Finn Brunton was “born in Northern California, raised in what amounted to a string of alternative communities - and on the internet, of course”. He lives in Ann Arbor, Michigan, but will move to Manhattan this summer to join the department of media, culture and communication in New York University’s Steinhardt School of Culture, Education and Human Development. “In between,” he adds, “I’ll be living and working in a modified cargo van, wandering around the US.”

He says he will miss Michigan’s “close presence of nature: the hares on lawns on foggy spring mornings, the Huron River, the tamarack swamps, the herons and terns.”

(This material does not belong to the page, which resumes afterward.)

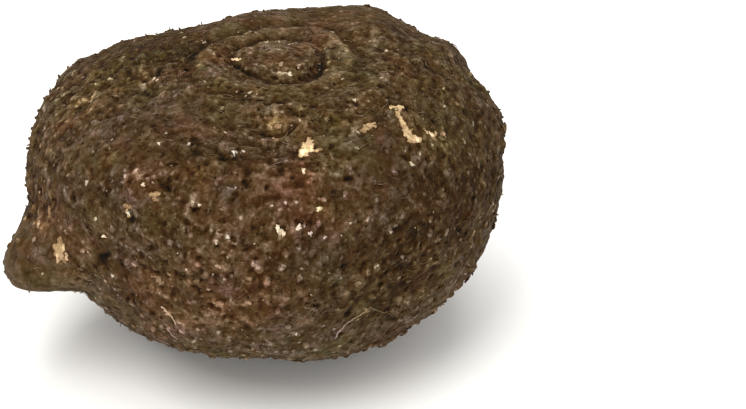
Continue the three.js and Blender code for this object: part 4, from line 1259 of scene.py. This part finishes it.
class Graph:
    def __init__(self, name):
        self.mat = bpy.data.materials.new(name)
        self.mat.use_nodes = True
        self.t = self.mat.node_tree
        self.t.nodes.clear()
        self.out = self.t.nodes.new("ShaderNodeOutputMaterial")
        self.bsdf = self.t.nodes.new("ShaderNodeBsdfPrincipled")
        self.t.links.new(self.bsdf.outputs[0], self.out.inputs[0])

    def set(self, sock, val):
        if isinstance(val, bpy.types.NodeSocket):
            self.t.links.new(val, sock)
        elif val is not None:
            sock.default_value = val

    def math(self, op, a, b=None, c=None, clamp=False):
        n = self.t.nodes.new("ShaderNodeMath")
        n.operation = op
        n.use_clamp = clamp
        for k, v in enumerate((a, b, c)):
            if v is not None:
                self.set(n.inputs[k], v)
        return n.outputs[0]

    def vec(self, op, a, b=None, scale=None):
        n = self.t.nodes.new("ShaderNodeVectorMath")
        n.operation = op
        self.set(n.inputs[0], a)
        if b is not None:
            self.set(n.inputs[1], b)
        if scale is not None:
            self.set(n.inputs["Scale"], scale)
        return n.outputs["Value"] if op in ("LENGTH", "DISTANCE", "DOT_PRODUCT") else n.outputs["Vector"]

    def mix(self, f, a, b, blend="MIX"):
        n = self.t.nodes.new("ShaderNodeMix")
        n.data_type = "RGBA"
        n.blend_type = blend
        n.clamp_factor = True
        self.set(n.inputs[0], f)
        self.set(n.inputs[6], a)
        self.set(n.inputs[7], b)
        return n.outputs[2]

    def range(self, v, a, b, c=0.0, d=1.0, smooth=True):
        n = self.t.nodes.new("ShaderNodeMapRange")
        n.interpolation_type = "SMOOTHSTEP" if smooth else "LINEAR"
        for k, x in enumerate((v, a, b, c, d)):
            self.set(n.inputs[k], x)
        return n.outputs[0]

    def noise(self, vec, size, detail=3.0, rough=0.55, dist=0.0, out=0):
        n = self.t.nodes.new("ShaderNodeTexNoise")
        self.set(n.inputs["Vector"], vec)
        n.inputs["Scale"].default_value = 1.0 / size
        n.inputs["Detail"].default_value = detail
        n.inputs["Roughness"].default_value = rough
        n.inputs["Distortion"].default_value = dist
        return n.outputs[out]

    def voronoi(self, vec, size, feature="F1", rand=1.0):
        n = self.t.nodes.new("ShaderNodeTexVoronoi")
        n.feature = feature
        self.set(n.inputs["Vector"], vec)
        n.inputs["Scale"].default_value = 1.0 / size
        n.inputs["Randomness"].default_value = rand
        return n

    def attr(self, name, out="Fac"):
        n = self.t.nodes.new("ShaderNodeAttribute")
        n.attribute_name = name
        return n.outputs[out]

    def ramp(self, f, stops, interp="LINEAR"):
        n = self.t.nodes.new("ShaderNodeValToRGB")
        n.color_ramp.interpolation = interp
        e = n.color_ramp.elements
        while len(e) < len(stops):
            e.new(0.5)
        for k, (pos, col) in enumerate(stops):
            e[k].position = pos
            e[k].color = col if len(col) == 4 else (*col, 1)
        self.set(n.inputs[0], f)
        return n.outputs[0]

    def place(self):
        n = self.t.nodes.new("ShaderNodeTexCoord")
        return self.vec("SCALE", n.outputs["Object"], scale=1000.0)

    def bump(self, height, dist_mm=1.0, strength=1.0, normal=None):
        n = self.t.nodes.new("ShaderNodeBump")
        n.inputs["Distance"].default_value = dist_mm * MM
        n.inputs["Strength"].default_value = strength
        self.set(n.inputs["Height"], height)
        if normal is not None:
            self.set(n.inputs["Normal"], normal)
        return n.outputs[0]


    def grey(self, v):
        n = self.t.nodes.new("ShaderNodeCombineColor")
        for k in range(3):
            self.set(n.inputs[k], v)
        return n.outputs[0]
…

Chief among his mentors is the man to whom Spam, Brunton’s first book, is dedicated. “Gunard Solberg, a very dear friend and inspiration, was a physically adventurous and intellectually meticulous histor-ian and anthropologist, mostly outside academia (his book on Wovoka/Jack Wilson, the Northern Paiute prophet of the Ghost Dance, has just been published posthumously by the Nevada Historical Society).”

Brunton followed a bachelor’s degree in interdisciplinary studies at the University of California, Berkeley with a master’s at the European Graduate School and a PhD at the University of Aberdeen. “EGS remains the icon, for me, of a certain kind of scholarly practice, high-minded in every sense - up against the foot of the glacier, in that piercing sunlight, looking down, as Nietzsche said of mountain walks, on to ‘Man’ and ‘History’. What mattered most was understanding, in depth and in detail, that ideas and engagement are of urgent importance: the alpine setting puts it somewhere between the International Sanatorium Berghof in The Magic Mountain (without the malingering and laziness) and René Daumal’s Mount Analogue (without the fuzzy Surrealism). All that, plus a ping-pong table.”

He observes: “EGS is where I learned to concentrate - and Aberdeen, with quiet silvery rain falling on granite and the North Sea, is where I learned to work…The people I studied under, and with, there guide my steps to this day.”